* _What the task asks_
What do the lines from the top of the data through the line with "cover_plate_t = 1;" say? Quote them exactly and include both ends.

::::

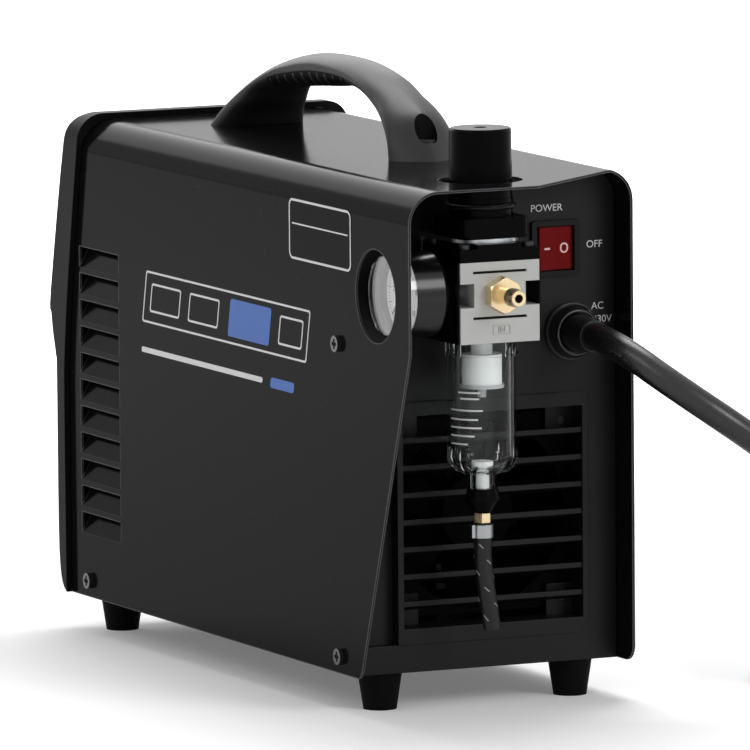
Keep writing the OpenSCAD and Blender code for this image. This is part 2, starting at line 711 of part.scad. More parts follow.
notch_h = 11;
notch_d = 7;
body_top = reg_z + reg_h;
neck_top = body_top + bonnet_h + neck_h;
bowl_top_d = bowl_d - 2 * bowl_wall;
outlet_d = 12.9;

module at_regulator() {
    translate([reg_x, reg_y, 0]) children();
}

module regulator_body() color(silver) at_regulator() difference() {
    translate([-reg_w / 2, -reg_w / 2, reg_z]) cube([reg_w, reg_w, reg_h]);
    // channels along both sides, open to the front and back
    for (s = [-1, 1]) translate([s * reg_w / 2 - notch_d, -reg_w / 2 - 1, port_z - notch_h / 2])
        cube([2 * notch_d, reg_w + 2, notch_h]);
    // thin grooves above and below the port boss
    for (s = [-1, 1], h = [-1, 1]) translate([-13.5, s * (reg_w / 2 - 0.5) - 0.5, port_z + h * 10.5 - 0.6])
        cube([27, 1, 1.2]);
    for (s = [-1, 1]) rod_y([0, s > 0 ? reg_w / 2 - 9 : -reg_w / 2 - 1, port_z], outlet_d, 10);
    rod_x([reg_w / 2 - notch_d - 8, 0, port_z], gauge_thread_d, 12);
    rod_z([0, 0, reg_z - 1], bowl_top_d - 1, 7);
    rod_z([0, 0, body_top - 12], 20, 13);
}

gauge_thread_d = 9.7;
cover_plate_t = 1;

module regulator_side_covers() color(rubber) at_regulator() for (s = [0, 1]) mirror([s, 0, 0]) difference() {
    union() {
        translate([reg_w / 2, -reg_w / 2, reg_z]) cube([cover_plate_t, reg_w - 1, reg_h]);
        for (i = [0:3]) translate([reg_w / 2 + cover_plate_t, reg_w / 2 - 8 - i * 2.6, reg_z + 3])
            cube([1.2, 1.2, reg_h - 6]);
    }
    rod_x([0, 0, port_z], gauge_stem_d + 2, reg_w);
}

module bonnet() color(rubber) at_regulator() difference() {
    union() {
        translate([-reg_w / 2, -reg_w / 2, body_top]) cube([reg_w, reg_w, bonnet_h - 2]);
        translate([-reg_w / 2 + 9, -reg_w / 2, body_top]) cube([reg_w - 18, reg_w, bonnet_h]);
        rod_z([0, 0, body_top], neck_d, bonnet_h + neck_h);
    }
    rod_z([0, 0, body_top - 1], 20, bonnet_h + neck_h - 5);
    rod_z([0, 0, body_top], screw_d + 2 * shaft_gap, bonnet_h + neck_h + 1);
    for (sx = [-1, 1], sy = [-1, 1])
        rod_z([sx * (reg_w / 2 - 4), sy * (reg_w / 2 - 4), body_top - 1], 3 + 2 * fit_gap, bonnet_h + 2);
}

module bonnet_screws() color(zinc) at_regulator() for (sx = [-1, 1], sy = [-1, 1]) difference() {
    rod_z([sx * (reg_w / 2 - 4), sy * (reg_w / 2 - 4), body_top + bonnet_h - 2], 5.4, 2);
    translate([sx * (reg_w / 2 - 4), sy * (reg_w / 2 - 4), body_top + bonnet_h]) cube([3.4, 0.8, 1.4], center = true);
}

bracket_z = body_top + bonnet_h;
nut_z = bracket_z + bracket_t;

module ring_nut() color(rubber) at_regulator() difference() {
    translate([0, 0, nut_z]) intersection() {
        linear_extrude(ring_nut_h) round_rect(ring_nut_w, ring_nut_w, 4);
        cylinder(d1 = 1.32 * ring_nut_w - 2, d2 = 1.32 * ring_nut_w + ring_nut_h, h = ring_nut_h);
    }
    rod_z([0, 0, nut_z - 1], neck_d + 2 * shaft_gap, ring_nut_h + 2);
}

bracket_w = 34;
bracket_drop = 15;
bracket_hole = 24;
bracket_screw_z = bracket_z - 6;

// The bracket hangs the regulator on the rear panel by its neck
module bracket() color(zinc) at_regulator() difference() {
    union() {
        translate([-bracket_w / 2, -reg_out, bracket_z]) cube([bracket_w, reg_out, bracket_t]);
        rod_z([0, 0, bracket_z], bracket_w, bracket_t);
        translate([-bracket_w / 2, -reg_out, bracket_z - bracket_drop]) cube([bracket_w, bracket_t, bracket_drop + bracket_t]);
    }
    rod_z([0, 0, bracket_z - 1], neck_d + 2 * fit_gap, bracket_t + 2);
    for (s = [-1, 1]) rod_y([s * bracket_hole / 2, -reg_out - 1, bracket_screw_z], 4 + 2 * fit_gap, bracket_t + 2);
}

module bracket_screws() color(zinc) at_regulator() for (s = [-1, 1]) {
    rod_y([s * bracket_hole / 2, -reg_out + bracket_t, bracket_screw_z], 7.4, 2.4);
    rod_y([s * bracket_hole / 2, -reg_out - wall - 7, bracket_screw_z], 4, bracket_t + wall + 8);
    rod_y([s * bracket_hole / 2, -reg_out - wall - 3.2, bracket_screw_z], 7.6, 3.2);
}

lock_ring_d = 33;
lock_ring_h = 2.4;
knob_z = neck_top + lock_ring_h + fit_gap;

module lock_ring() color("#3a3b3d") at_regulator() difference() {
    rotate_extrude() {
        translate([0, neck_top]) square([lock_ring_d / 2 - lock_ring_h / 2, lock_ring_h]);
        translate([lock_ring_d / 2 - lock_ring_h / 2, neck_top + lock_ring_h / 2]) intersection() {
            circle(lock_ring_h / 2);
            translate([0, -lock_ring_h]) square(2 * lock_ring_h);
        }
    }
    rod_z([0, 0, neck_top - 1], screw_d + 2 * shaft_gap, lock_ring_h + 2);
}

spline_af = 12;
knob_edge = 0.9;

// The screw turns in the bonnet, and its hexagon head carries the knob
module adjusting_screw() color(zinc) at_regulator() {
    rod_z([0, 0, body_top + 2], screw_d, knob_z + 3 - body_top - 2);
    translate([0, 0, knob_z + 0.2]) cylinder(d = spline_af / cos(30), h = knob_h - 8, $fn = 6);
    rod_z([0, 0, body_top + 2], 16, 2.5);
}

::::

* _Output_
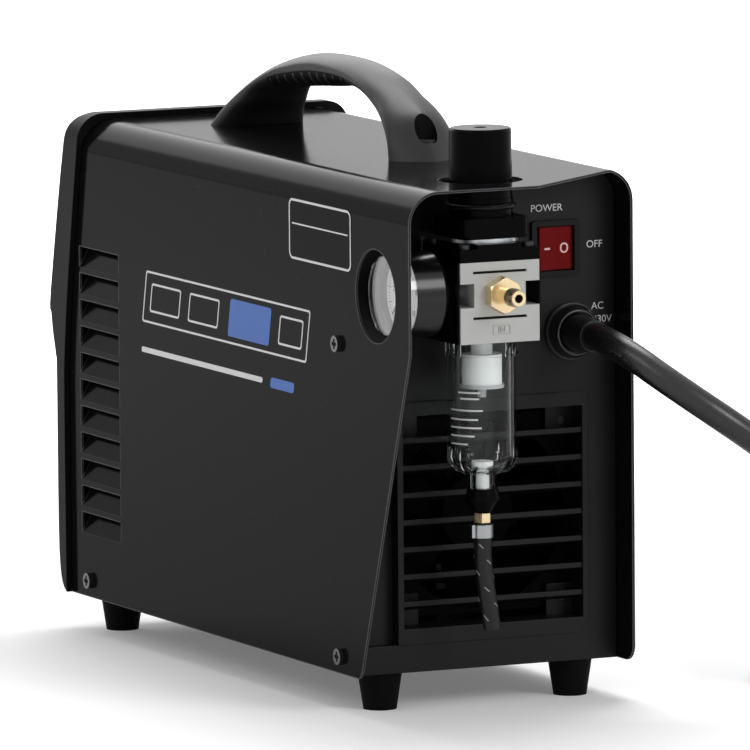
Keep writing the OpenSCAD and Blender code for this image. This is part 2, starting at line 711 of part.scad. More parts follow.
notch_h = 11;
notch_d = 7;
body_top = reg_z + reg_h;
neck_top = body_top + bonnet_h + neck_h;
bowl_top_d = bowl_d - 2 * bowl_wall;
outlet_d = 12.9;

module at_regulator() {
    translate([reg_x, reg_y, 0]) children();
}

module regulator_body() color(silver) at_regulator() difference() {
    translate([-reg_w / 2, -reg_w / 2, reg_z]) cube([reg_w, reg_w, reg_h]);
    // channels along both sides, open to the front and back
    for (s = [-1, 1]) translate([s * reg_w / 2 - notch_d, -reg_w / 2 - 1, port_z - notch_h / 2])
        cube([2 * notch_d, reg_w + 2, notch_h]);
    // thin grooves above and below the port boss
    for (s = [-1, 1], h = [-1, 1]) translate([-13.5, s * (reg_w / 2 - 0.5) - 0.5, port_z + h * 10.5 - 0.6])
        cube([27, 1, 1.2]);
    for (s = [-1, 1]) rod_y([0, s > 0 ? reg_w / 2 - 9 : -reg_w / 2 - 1, port_z], outlet_d, 10);
    rod_x([reg_w / 2 - notch_d - 8, 0, port_z], gauge_thread_d, 12);
    rod_z([0, 0, reg_z - 1], bowl_top_d - 1, 7);
    rod_z([0, 0, body_top - 12], 20, 13);
}

gauge_thread_d = 9.7;
cover_plate_t = 1;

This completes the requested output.